Dokumen 30 November 1965, Kedubes AS mengungkap bahwa Jendral A.H Nasution berniat melanjutkan tindak represi PKI atas permintaan Soeharto, paling tidak di Jawa Tengah. Kawat Kedubes AS 22 Juni 1966 juga mengungkap apabila pejabat AS menyetujui rekan-rekan Soeharto di AD (militer) meminta perusahaan asing menyetor segelintir dana ke bank yang dikontrol tentara. Alasannya supaya rezim Orde Lama tidak bisa mengakses devisa atau mempercepat kejatuhan Indonesia, sehingga kekuatan militer dapat dilegitimasi.

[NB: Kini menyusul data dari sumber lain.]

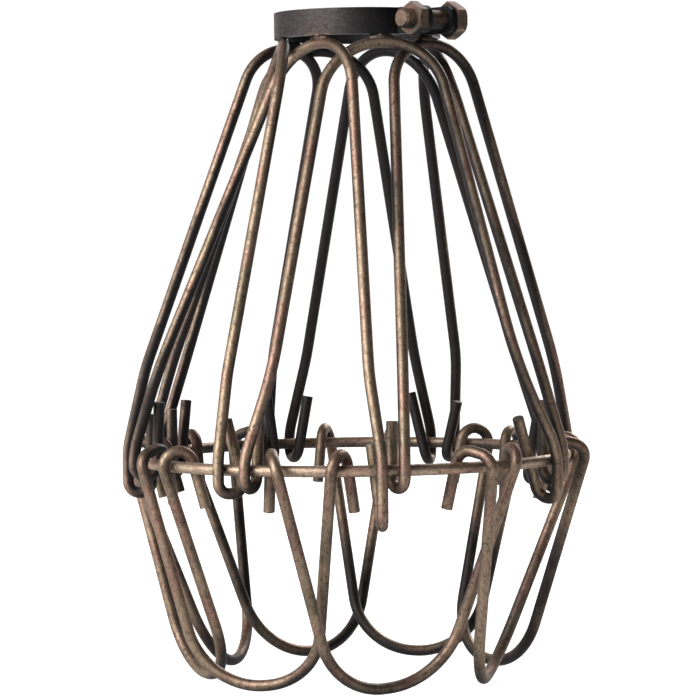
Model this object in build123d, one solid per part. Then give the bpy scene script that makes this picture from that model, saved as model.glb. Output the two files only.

Pengumuman-pengumuman ini seolah menjadi cambuk bagi masyarakat yang sudah terlanjur percaya atas karangan Orde Baru soal PKI yang membuat warga resah juga semakin memandang picik komunisme.
Propaganda Orde Baru
Dokumen rahasia yang kemudian menjadi milik publik adalah sesuatu yang penting. Dokumen tersebut menyadarkan bahwa sejarah kita tidaklah monolitik dan diperlukan untuk memulai rekonsiliasi nasional.
Propaganda tentang pemberangusan PKI dengan film besutan Arifin C. Noor yang sampai sekarang bahkan masih jadi agenda wajib. Beberapa stasiun televisi terbilang sukses membuat masyarakat percaya bahwa PKI adalah jahat dan musuh negara, hingga kini. Pun dengan lagu genjer-genjer yang diboikot rezim Orba karena dinilai Pro-PKI.
Karenanya kewaspadaan sangat diperlukan. Pun dengan embel-embel dokumen rahasia yang dipublikasikan, bersikap bijak sangat perlu agar tidak menelan informasi tersebut mentah-mentah.
Sampai saat ini pun tidak ada yang tahu pasti siapa yang benar, siapa yang salah. Pro dan kontra terus bergunjing dari kacamata masing-masing. Yang bisa dilakukan hanyalah dengan menguji kemajemukan klaim tersebut dengan verifikasi berganda. Apakah ada nama-nama yang disebut? Benarkah klaim yang ada sesuai data dan dokumen sejarah? Dan lebih dari itu, apa yang kemudian mampu dipelajari dari data yang dihimpun.
Sejarah adalah menyoal sudut pandang, terlepas benar atau salah yang terpenting adalah pelajaran yang dapat diambil, serta hak yang harus diperjuangkan.